For these cases, the analytics and editability outweigh the dependency risk, provided you choose a provider you trust to stay operational and you keep your subscription active for as long as the printed materials are in circulation. Our Pro tier is built for exactly this use case, giving you editable dynamic codes with real-time scan analytics and map data.

The practical rule of thumb: if the QR code is a one-time or low-stakes use, such as a personal Wi-Fi card or a one-off flyer, a free static code is simpler and more resilient. If it is part of a long-running, trackable campaign where you need performance data, a dynamic code with an active account behind it is worth the tradeoff.

Frequently asked questions

Do QR codes expire after a certain amount of time by default?

No, a standard QR code has no built-in expiration. Static codes generated with the destination data embedded directly work indefinitely. Only dynamic codes tied to a third-party redirect service can stop working if that service or your account with it becomes inactive.

How can I tell if a QR code is static or dynamic before I print it?

Check whether the generator required an account or subscription, and whether it mentions analytics or editing the destination later. If a tool creates the code entirely in your browser with no sign-up and no ongoing account, it is almost always static and will not expire.
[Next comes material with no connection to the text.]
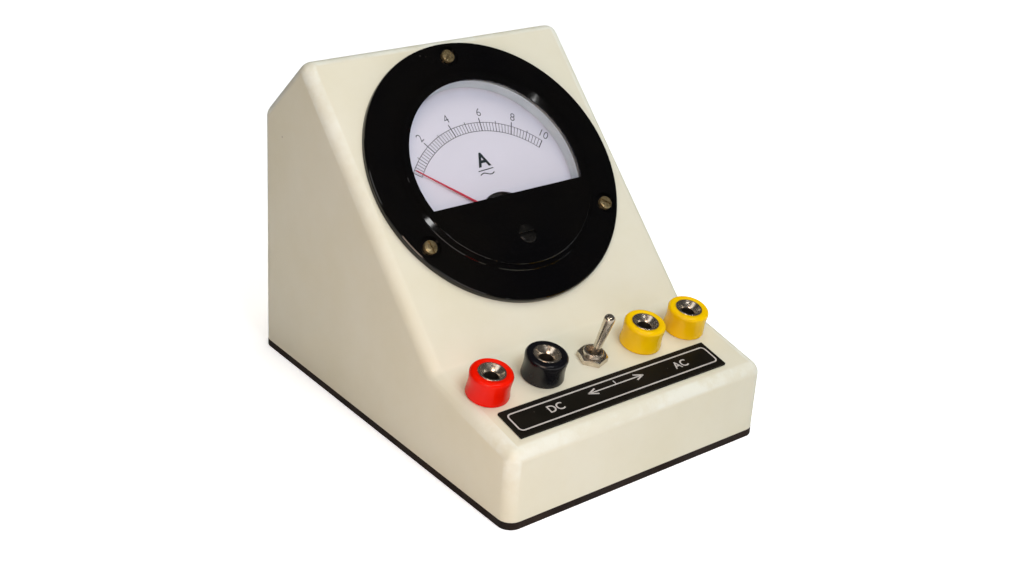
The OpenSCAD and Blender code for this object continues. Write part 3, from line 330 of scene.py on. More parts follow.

My QR code worked before but scans to an error page now, what happened?

This usually means the code itself is fine but the destination changed. If it points to a URL, check whether that page or domain still exists. The QR code encoded the link correctly; the website behind it is what changed.

Is it safe to use a free QR generator for something I plan to print and distribute widely?

Yes, as long as it generates static codes locally in your browser rather than routing through a redirect server tied to an account. Look for tools that explicitly state there is no expiry, no watermark, and no sign-up requirement, since those are the signs of a genuinely permanent code.